So after the fourth lecture about how ‘we aren’t drinking through the week,’ and ‘we need to cut down what we eat,’ and ‘I’ve got to get into training for The Big One,’ before his epic (honestly, a true use of the word, Orcs, Sword of Aragon and everything) climb of the trampoline of the merge (or something) off he went to the Lakes to train.
From what I can gather, this would be a bit like practicing your scales on a recorder before conducting the New York Philharmonic to televised millions.
His body was a temple, and I had to be some sort of anti-room where they kept the musty smelling hymn books.
So off he went.
Being a good wife, I zipped ‘scene of crime’ tape around the fridge and vowed to support him in spirit as I worked on the PC fuelled only with granola, peanuts and Diet Coke.
Until, that is, I got the call. At 9.30pm.
I remember it like it was yesterday. He said: ‘Helloooo, sho, howssssh you und shhh pushhhy catsh.’
In the background could be heard clinking and beery laughs.
As he’d called on the mobile, I edged along the knife edge precipice toward the fridge (avoiding cat bowls and ironing board) to fling it open and snatch a bottle of Sauv Blanc.

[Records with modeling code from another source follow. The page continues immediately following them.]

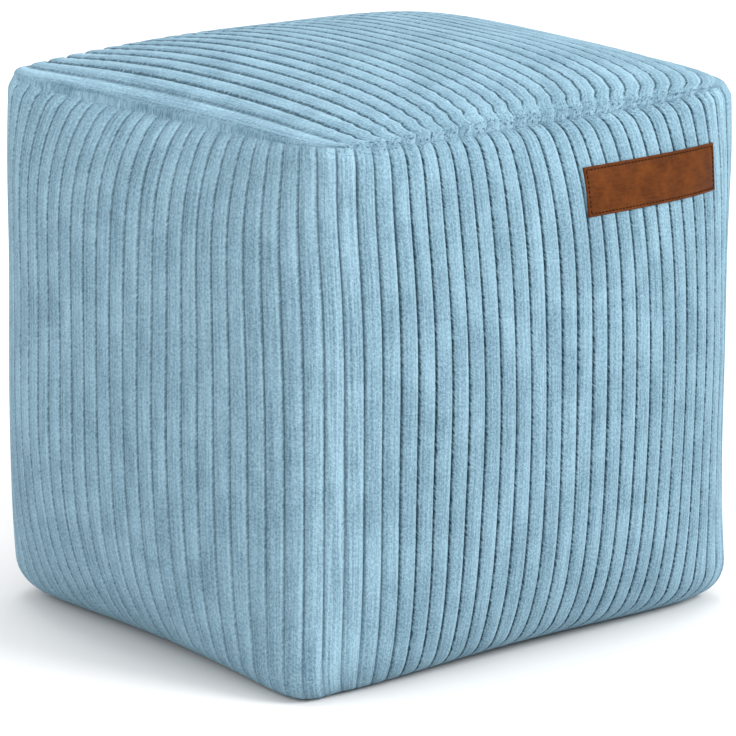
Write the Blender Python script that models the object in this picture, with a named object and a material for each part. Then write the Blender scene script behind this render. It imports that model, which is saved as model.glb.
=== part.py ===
"""Bean bag footstool: a filled cube of wide-rib corduroy with a leather label sewn to its front.

The cover is one filled solid. Its wall is a stack of rings, each a blend of three closed
sections: the flat base, the fullest girth and the sewn edge under the top panel. The top panel
is a crowned patch stretched over the sewn edge. The label is a thin sheet of leather that
follows the wall. Metres, +Z up; the front faces -Y; the origin is under the middle of the base.
"""

from collections import namedtuple

import bmesh
import bpy
import numpy as np

# Driving dimensions, metres.
SEAM_HEIGHT_MIDDLE = 0.3608     # the sewn top edge at the middle of a side
SEAM_HEIGHT_CORNER = 0.3648     # the sewn top edge at a corner
CROWN_RISE = 0.0362             # how far the top panel stands above its sewn edge
BASE_EASE = 0.0394              # height over which the tuck-in at the base fades
HEM_RADIUS_MIDDLE = 0.0197      # the lower edge rolls under: radius at the middle of a side
HEM_RADIUS_CORNER = 0.0346      # and at a corner
SEAM_EASE = 0.0359              # height over which the pull-in at the top seam fades
SEAM_EASE_POWER = 0.96
SEAM_CHANNEL_DEPTH = 0.003      # the furrow that the top seam pulls into the wall
SEAM_CHANNEL_WIDTH = 0.005

LABEL_WIDTH = 0.125
LABEL_HEIGHT = 0.032
LABEL_THICKNESS = 0.0018
LABEL_CENTRE_X = 0.083
LABEL_CENTRE_Z = 0.3145
LABEL_GAP = 0.0005              # air between the label and the cloth

# The three sections, looking down. half_x and half_y are half widths; squareness is the power
# of the rounded square, 2 being an ellipse; corner_reach stretches the corners outwards or,
# below zero, trims them; skew_x and skew_y pull neighbouring corners opposite ways.
Section = namedtuple("Section", "half_x half_y squareness corner_reach skew_x skew_y")
BASE_SECTION = Section(0.1816, 0.1525, 14.0, 0.104, -0.0092, -0.0078)
FULL_SECTION = Section(0.2233, 0.1940, 4.7, -0.088, 0.0089, 0.0013)
SEAM_SECTION = Section(0.1876, 0.1672, 10.1, 0.048, 0.0056, -0.0025)

# The skin's weave is a little out of step between the three levels, in sides of the cube.
BASE_TWIST = 0.014
SEAM_TWIST = -0.032

# Crown of the top panel: flat in the middle, rolling down to the seam.
CROWN_FLATNESS = 2.43
CROWN_ROLL = 0.59

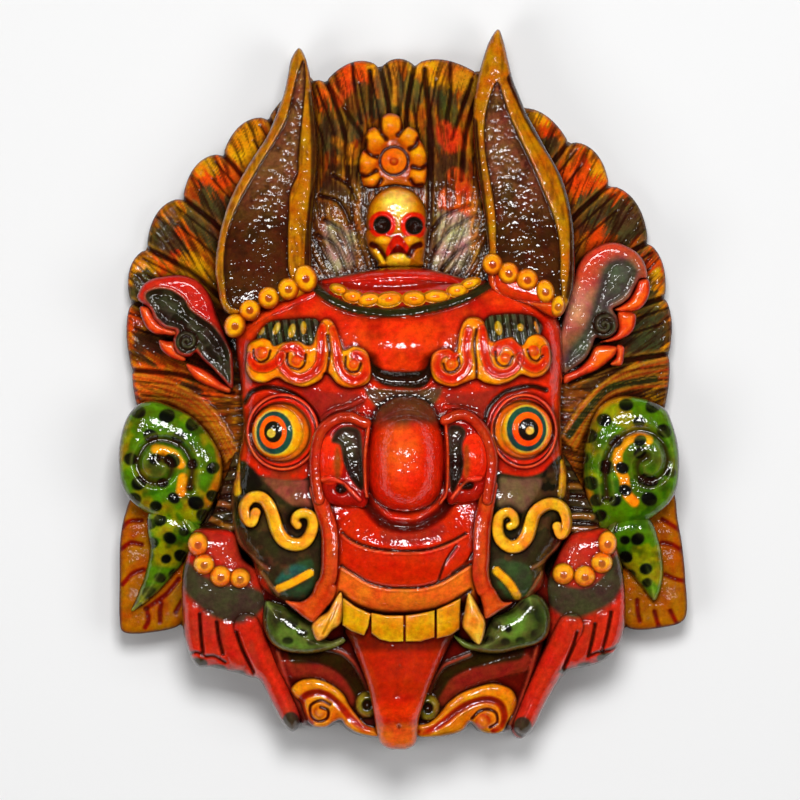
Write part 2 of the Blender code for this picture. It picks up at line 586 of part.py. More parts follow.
def carve_skull(relief):
    """The flower and the skull between the horns."""
    for x, y in ROSETTE_PETALS:
        relief.ball(x, y, PETAL_RADIUS, PETAL_RADIUS, PETALS_TOP - 7.0, PETALS_TOP)
    x, y, radius = ROSETTE
    relief.plate(oval(x, y, radius, radius), ROSETTE_TOP, drop=3.0, rounding=3.0)
    x, y, rx, ry = SKULL
    relief.plate(oval(x, y, rx, ry), SKULL_TOP, drop=16.0, rounding=19.0)
    x, y, rx, ry = SKULL_JAW
    relief.plate(oval(x, y, rx, ry), SKULL_JAW_TOP, drop=5.0, rounding=5.0)
    for x, y in SKULL_SOCKETS:
        relief.swell(x, y, SOCKET_RADIUS, SOCKET_RADIUS, -8.0)


def carve_ears(relief):
    """Each ear is a leaf with a curl in it and petals along its lower edge."""
    for points, curl, turns in ((LEFT_EAR, LEFT_EAR_CURL, -1.5), (RIGHT_EAR, RIGHT_EAR_CURL, 1.5)):
        relief.plate(spline(points, closed=True, steps=4), EAR_TOP, drop=9.0, rounding=9.0)
        relief.cut(spiral(*curl, turns, np.pi / 2), 3.4, 4.5)


def carve_snake(relief):
    """The coiled ends of the snake, its tails and the side feathers under them."""
    for points in (LEFT_SIDE_FEATHERS, RIGHT_SIDE_FEATHERS):
        relief.plate(spline(points, closed=True, steps=4), SIDE_FEATHERS_TOP, drop=5.0, rounding=5.0)
    for line in SIDE_FEATHER_GROOVES:
        relief.cut(spline(line), 3.4, 3.0)
    for points in (LEFT_TAIL, RIGHT_TAIL):
        relief.plate(spline(points, closed=True, steps=4), TAIL_TOP, drop=9.0, rounding=9.0)
    for points, curl in ((LEFT_COIL, LEFT_CURL), (RIGHT_COIL, RIGHT_CURL)):
        relief.plate(spline(points, closed=True, steps=4), COIL_TOP, drop=12.0, rounding=12.0)
        relief.cut(spline(curl), 3.8, 4.0)


def carve_hands(relief):
    """The hands, with a row of beads at each wrist and grooves between the fingers."""
    for points in (LEFT_HAND, RIGHT_HAND):
        relief.plate(spline(points, closed=True, steps=4), hand_top, drop=10.0, rounding=10.0)
    for line in FINGER_GROOVES:
        relief.cut(spline(line), 3.4, 4.5)
    for line in THUMBS:
        relief.cord(spline(line), 8.0, 6.0)
    for x, y in LEFT_WRIST_BEADS + RIGHT_WRIST_BEADS:
        relief.ball(x, y, BEAD_RADIUS, BEAD_RADIUS, WRIST_BEADS_TOP - 9.0, WRIST_BEADS_TOP)


def hand_top(x, y):
    """The back of a hand, lower towards the fingertips."""
    return HAND_TOP - FINGERS_FALL * ramp((-120.0 - y) / 70.0)


def jaw_top(x, y):
    """The jaw under the teeth, lower towards its foot."""
    return JAW_TOP - JAW_FALL * ramp((-140.0 - y) / 60.0) - JAW_SIDES_FALL * (x / 80.0) ** 2


def tongue_top(x, y):
    """The tongue hangs forward and curls back at its tip."""
    middle = (y + 216.0) * -0.022
    return TONGUE_TOP - TONGUE_FALL * ramp((-172.0 - y) / 52.0) - 0.012 * (x - middle) ** 2


def carve_jaw(relief):
    """The lower jaw with its two scrolls, and the snake's body on it."""
    relief.plate(spline(JAW, closed=True, steps=4), jaw_top, drop=8.0, rounding=8.0)
    relief.cord(spline(LEFT_JAW_SCROLL), 6.0, 8.0, taper=0.4)
    relief.cord(spline(RIGHT_JAW_SCROLL), 6.0, 8.0, taper=0.4)
    relief.cord(spline(LEFT_SNAKE), 9.0, 9.0)
    relief.cord(spline(RIGHT_SNAKE), 9.0, 9.0)


def over_head(rise):
    """A height that follows the head's form."""
    return lambda x, y: head_form(x, y) + rise


def carve_head(relief):
    """The head's form, the brows, the eyes and the cheeks."""
    relief.plate(spline(HEAD, closed=True, steps=4), head_form, drop=14.0, rounding=12.0)
    relief.swell(-1.0, 30.0, 26.0, 24.0, 6.0)
    relief.swell(-64.0, -62.0, 26.0, 18.0, 6.0)
    relief.swell(66.0, -62.0, 26.0, 18.0, 6.0)
    relief.swell(-1.2, -100.0, 62.0, 46.0, 12.0)
    relief.cord(spline(GARLAND), 4.2, 5.0)
    relief.cord(spline(HEAD_BAND), 2.8, 3.0)
    for x, y in BEADS:
        relief.ball(x, y, BEAD_RADIUS, BEAD_RADIUS, DIADEM_TOP - 8.0, DIADEM_TOP)


def carve_brows(relief):
    """Flame brows over a dark comb, each with an apex and three curls."""
    for comb, brow, curls, apex in (
        (LEFT_COMB, LEFT_BROW, LEFT_BROW_CURLS, -45.0),
        (RIGHT_COMB, RIGHT_BROW, RIGHT_BROW_CURLS, 42.6),
    ):
        relief.plate(spline(comb, closed=True, steps=4), over_head(COMB_RISE), drop=3.0)
        relief.plate(spline(brow, closed=True, steps=3), over_head(BROW_RISE), drop=4.0)
        for x, y in curls:
            relief.cut(spiral(x, y, 5.6, 1.1, 0.0), 2.6, 3.0)
        relief.cut(spline([(apex, 33.0), (apex, 20.0), (apex, 8.0)]), 2.8, 4.0)


def carve_eyes(relief):
    """Bulging eyes in heavy lids, under a deep fold."""
    for x, y, rx, ry in (LEFT_EYE, RIGHT_EYE):
        relief.swell(x, y, rx + 14.0, ry + 14.0, -9.0)
        relief.plate(oval(x, y, rx + LID_WIDTH, ry + LID_WIDTH), over_head(LID_RISE), drop=3.0, rounding=4.0)
        relief.swell(x, y, rx + 2.0, ry + 2.0, -6.0)
        low = float(head_form(np.array(x), np.array(y))) - 1.0
        relief.ball(x, y, rx, ry, low, low + EYEBALL_RISE)


def nose_top(x, y):
    """The nose rises from its root to a round bulb."""
    z = NOSE_ROOT + (DRAWN_DEPTH - NOSE_ROOT) * ramp((6.0 - y) / 46.0) - 0.026 * (x - NOSE_MIDDLE) ** 2
    return z - NOSE_END_FALL * ramp((-50.0 - y) / 26.0)


def carve_nose(relief):
    """The nose, its wings and the folds that run down beside the mouth."""
    relief.plate(spline(NOSE, closed=True, steps=4), nose_top, drop=18.0, rounding=15.0)
    for wing, bulge, dark, hole in (
        (LEFT_NOSTRIL, (-42.0, -42.0), (-31.8, -39.6), (-36.6, -59.4)),
        (RIGHT_NOSTRIL, (41.4, -39.6), (30.0, -37.8), (38.4, -58.2)),
    ):
        relief.plate(spline(wing, closed=True), WINGS_TOP, drop=4.0)
        relief.swell(*bulge, 9.0, 13.0, 5.0)
        relief.swell(*dark, 5.0, 17.0, -8.0)
        relief.swell(*hole, 4.0, 4.0, -10.0)
    relief.cord(spline(LEFT_WING), 4.6, 7.0)
    relief.cord(spline(RIGHT_WING), 4.6, 7.0)


def carve_mouth(relief):
    """The upper lip in three bands, four teeth, two fangs and the tongue."""
    for line, depth in ((UNDER_NOSE, 5.0), (UPPER_LIP, 4.0), (LIP_RIDGE, 4.0)):
        relief.cut(spline(line), 4.0, depth)
    relief.plate(spline(TONGUE, closed=True, steps=4), tongue_top, drop=7.0, rounding=7.0)
    for points in TEETH:
        relief.plate(np.array(points), TEETH_TOP, drop=3.0, rounding=3.0)
    for points in (LEFT_FANG, RIGHT_FANG):
        relief.plate(spline(points, closed=True, steps=3), FANGS_TOP, drop=6.0, rounding=6.0)


def carve_cheeks(relief):
    """The scrolls on the cheeks."""
    relief.cord(spline(LEFT_SCROLL), 3.6, 3.6)
    relief.cord(spline(RIGHT_SCROLL), 3.6, 3.6)


def carving(x, y):
    """The height of the whole carving at each point of the plan."""
    relief = Relief(x, y)
    carve_crest(relief)
    carve_skull(relief)
    carve_ears(relief)
    carve_snake(relief)
    carve_jaw(relief)
    carve_hands(relief)
    carve_horns(relief)
    carve_head(relief)
    carve_cheeks(relief)
    carve_brows(relief)
    carve_eyes(relief)
    carve_nose(relief)
    carve_mouth(relief)
    return relief.z


def underside(x, y):
    """The back: flat, hollow behind the head, and cut away under the tips of the horns."""
    low, high = np.min(HEAD, axis=0), np.max(HEAD, axis=0)
    reach = (high - low) / 2 - SIDE_WALL / PLAN
    u, v = np.abs(x - (low[0] + high[0]) / 2) / reach[0], np.abs(y - (low[1] + high[1]) / 2) / reach[1]
    out = (u**HOLLOW_SQUARENESS + v**HOLLOW_SQUARENESS) ** (1.0 / HOLLOW_SQUARENESS)
    slope = HOLLOW_SLOPE / PLAN / reach[0]
    depth = head_form(x, y) - WALL / LIFT - DEEPEST_CUT
    tips = HORN_UNDERCUT / LIFT * ramp((y - HORN_TIPS_FROM) / 10.0)
    return np.maximum(depth * ramp((1.0 - out) / slope), tips)


def plan_mesh(loops):
    """A grid over the outline, its edge moved onto the outline, as points and faces."""
    everything = np.vstack(loops)
    low, high = everything.min(axis=0) - 2 * STEP, everything.max(axis=0) + 2 * STEP
    columns = int(np.ceil((high[0] - low[0]) / STEP)) + 1
    rows = int(np.ceil((high[1] - low[1]) / STEP)) + 1
    x, y = np.meshgrid(low[0] + STEP * np.arange(columns), low[1] + STEP * np.arange(rows), indexing="ij")
    x, y = x.ravel(), y.ravel()
    d = mask_inside(x, y, loops)
    edge = np.nonzero(np.abs(d) < STEP * 0.5)[0]
    for _ in range(2):
        ex, ey = x[edge], y[edge]
        here = mask_inside(ex, ey, loops)
        gx = (mask_inside(ex + 0.1, ey, loops) - here) / 0.1
        gy = (mask_inside(ex, ey + 0.1, loops) - here) / 0.1
        size = np.maximum(np.hypot(gx, gy), 0.5) ** 2
        x[edge] -= here * gx / size
        y[edge] -= here * gy / size
    kept = (d > -STEP * 0.5).reshape(columns, rows)
    middle_x = (x.reshape(columns, rows)[:-1, :-1] + x.reshape(columns, rows)[1:, 1:]) / 2
    middle_y = (y.reshape(columns, rows)[:-1, :-1] + y.reshape(columns, rows)[1:, 1:]) / 2
    solid = mask_inside(middle_x.ravel(), middle_y.ravel(), loops).reshape(middle_x.shape) > -STEP * 0.2
    faces = []
    for i in range(columns - 1):
        for j in range(rows - 1):
            if not solid[i, j]:
                continue
            corners = [(i, j), (i + 1, j), (i + 1, j + 1), (i, j + 1)]
            held = [a * rows + b for a, b in corners if kept[a, b]]
            if len(held) >= 3:
                faces.append(held)
    return x, y, without_pinches(faces)


def without_pinches(faces):
    """Drops faces until no point of the plan joins two parts by their corners alone."""
    while True:
        edges = {}
        for number, face in enumerate(faces):
            for a, b in zip(face, face[1:] + face[:1]):
                edges[(a, b)] = number
        rim = {}
        for (a, b), number in edges.items():
            if (b, a) not in edges:
                rim.setdefault(a, []).append(number)
        bad = {owners[-1] for owners in rim.values() if len(owners) > 1}
        if not bad:
            return faces
        faces = [face for number, face in enumerate(faces) if number not in bad]


def carved_block():
    """The closed solid: the carved front, the back and the wall around the outline."""
    x, y, faces = plan_mesh(outlines())
    used = sorted({v for face in faces for v in face})
    place = {v: k for k, v in enumerate(used)}
    front = [[place[v] for v in face] for face in faces]
    x, y = x[used], y[used]
    count = len(used)
    top, bottom = carving(x, y) * LIFT, underside(x, y) * LIFT
    across = (x - (x.min() + x.max()) / 2) * PLAN
    up = (y - (y.min() + y.max()) / 2) * PLAN
    points = np.vstack([np.stack([across, up, top], axis=1), np.stack([across, up, bottom], axis=1)])
    edges = {(a, b) for face in front for a, b in zip(face, face[1:] + face[:1])}
    back = [[v + count for v in reversed(face)] for face in front]
    wall = [[b, a, a + count, b + count] for a, b in sorted(edges) if (b, a) not in edges]
    return points.tolist(), front + back + wall


def painted_wood():
    """Red lacquer over wood."""
    material = bpy.data.materials.new("painted_wood")
    material.use_nodes = True
    shader = material.node_tree.nodes["Principled BSDF"]
    shader.inputs["Base Color"].default_value = (0.45, 0.06, 0.015, 1.0)
    shader.inputs["Roughness"].default_value = 0.35
    shader.inputs["Metallic"].default_value = 0.0
    return material


def mask():
    """The mask, thinned to about TRIANGLES triangles."""
    points, faces = carved_block()
    mesh = bpy.data.meshes.new("mask")
    mesh.from_pydata(points, [], faces)
    mesh.validate()
    mesh.shade_smooth()
    mesh.materials.append(painted_wood())
    piece = bpy.data.objects.new("mask", mesh)
    bpy.context.collection.objects.link(piece)
    triangles = sum(len(face) - 2 for face in faces)
    thin = piece.modifiers.new("thin", "DECIMATE")
    thin.ratio = min(1.0, TRIANGLES / triangles)
    return piece


for old in list(bpy.data.objects):
    bpy.data.objects.remove(old, do_unlink=True)
mask()
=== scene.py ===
import bpy
import numpy as np
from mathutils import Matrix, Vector
from mathutils.geometry import delaunay_2d_cdt


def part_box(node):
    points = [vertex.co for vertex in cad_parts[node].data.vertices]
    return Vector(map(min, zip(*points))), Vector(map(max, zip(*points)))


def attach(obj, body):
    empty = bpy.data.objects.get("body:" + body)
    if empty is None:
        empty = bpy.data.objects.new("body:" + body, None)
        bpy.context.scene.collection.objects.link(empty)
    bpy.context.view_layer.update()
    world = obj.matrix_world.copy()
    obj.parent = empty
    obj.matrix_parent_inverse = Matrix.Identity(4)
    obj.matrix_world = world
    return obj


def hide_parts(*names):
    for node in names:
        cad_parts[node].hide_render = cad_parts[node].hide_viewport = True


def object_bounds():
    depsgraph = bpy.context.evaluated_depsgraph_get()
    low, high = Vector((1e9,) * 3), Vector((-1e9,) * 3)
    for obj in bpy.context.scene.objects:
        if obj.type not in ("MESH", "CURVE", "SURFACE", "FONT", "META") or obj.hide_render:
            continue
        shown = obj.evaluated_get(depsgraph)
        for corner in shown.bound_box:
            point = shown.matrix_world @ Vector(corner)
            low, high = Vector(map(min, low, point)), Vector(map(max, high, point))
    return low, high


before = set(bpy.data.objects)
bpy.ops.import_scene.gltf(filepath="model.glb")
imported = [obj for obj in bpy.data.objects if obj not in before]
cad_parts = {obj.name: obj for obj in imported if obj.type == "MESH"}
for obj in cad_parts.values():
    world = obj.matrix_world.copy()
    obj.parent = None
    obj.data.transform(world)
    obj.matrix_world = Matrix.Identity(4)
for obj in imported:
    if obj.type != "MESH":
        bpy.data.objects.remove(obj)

CAD_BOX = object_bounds()
LOW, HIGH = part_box("mask")

# The carving is drawn in drawing millimetres: x to the viewer's right, y up the face and z up from the back
DRAWN_DEPTH = 122.0
REACH = 15.0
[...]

‘You’re pissed.’ I observed as I unscrewed the top with one hand.
‘I reshhhcued some bloke I found on a mountain shooo we had to cum to the phub. I’ve had five pints and a glaassssh of red wine.’
My husband. Johnny France. Alcohol tolerance of a fruit-fly, in hard core training for the trampoline of the merge (what IS it called) in Sweden (or somewhere hillier), is still chunnering as I reach down a large glass and pour.
By the way he did that big climb – apparently not in Sweden – nearer Toblerone County I think. Anyway the pictures made my palms sweat. Not bad for a man whose training mainly centred on getting shit-faced in a pub in the Lake district.